God does not promise to remove us out of the world, not even to shield us from its harsh treatment. Our obligations to others and to the powers that be are the same as borne by our fellow men. We are to order our lives so that the Gentiles may glorify God because of our sincerity, Ch.2:11-17. Servants are to serve their masters with humility and faithfulness even though they are persecuted for their faith, vs.18-20. Christ left us a perfect example in this thing. He was reviled and threatened but committed His soul in well-being to His Father, Who would in due time settle for all such matters. Because of this He was able to redeem us so that we can now obtain salvation and healing through Him, vs.21-25.

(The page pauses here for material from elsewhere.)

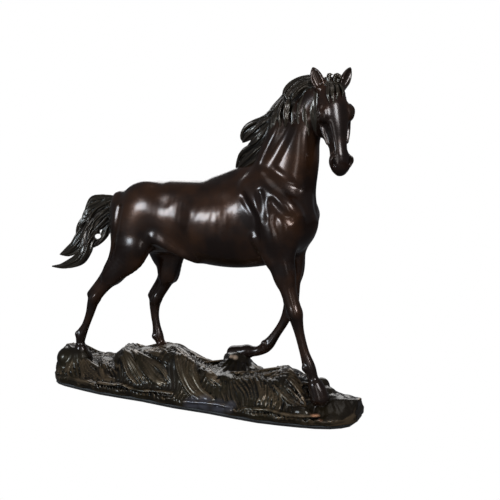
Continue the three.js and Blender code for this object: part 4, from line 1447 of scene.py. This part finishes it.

Wives and husbands are to live together as being heirs together of the grace of life, that their prayers be not hindered. The woman is to be careful not to add a lot of unnecessary outward adornment to her person, for a meek and quiet spirit is of great price in the sight of God, Ch.3:3-4. Refraining from fretful quarreling will aid greatly the healing of the body, a thing we do well to bear in mind, vs.8-12. Suffering for righteousness sake is to be borne cheerfully, and each one is to be ready to give an answer will all meekness when anyone asks the reason for the hope that is within the heart, vs.14-15. Again the sufferings of Christ are used as an example. He was put to death in the flesh, and then came forth victorious by the Spirit. To those who had resisted God’s Word through Noah He testified of their loss, and is now to be a less to us that we should take shelter in Christ our Ark, vs.18-21.

Chapter 4 exhorts us to arm ourselves with the mind of Christ, that as He moved steadily forward in the will of God in spite of much suffering, so we should do likewise, vs.1-4. All men shall give account to God for the way they have lived. Those who have died shall be judged by what attitude they took to the Gospel which was preached to them when they lived, vs.5-6. In speaking and in ministry we must obtain help from God so that we may properly represent Him to the world around us, v.11. We are chosen in the furnace of affliction. It is one continuous fiery trial and we must adjust ourselves to the fact regardless of how we feel about it. We should furthermore rejoice inasmuch as we are partakers of Christ’s sufferings, so that in due time we may also share His glory, vs.12-14. Judgment begins at the house of God. It is hard enough, but we must remember that it will be much worse for the ungodly someday, vs.17-19.



The elders of the church are accountable to God and must be examples to His people. They are not to feed the flock for what they get out of it, but willingly, and they must not lord it over God’s heritage. The Lord Himself will fully reward them someday, Ch.5:1-4. Mutual submission is to be practiced in the church. All are to humble themselves under the hand of God, and He will exalt them in due time. The devil is to be steadfastly resisted in the faith, each one remembering that his brother and his sister is likewise tested. God will work in us until we become established in the faith, vs.5-10. Peter closes by saying, “This is the true grace of God wherein ye stand”. We must carefully observe all he has said that the will of God may be accomplished in our lives.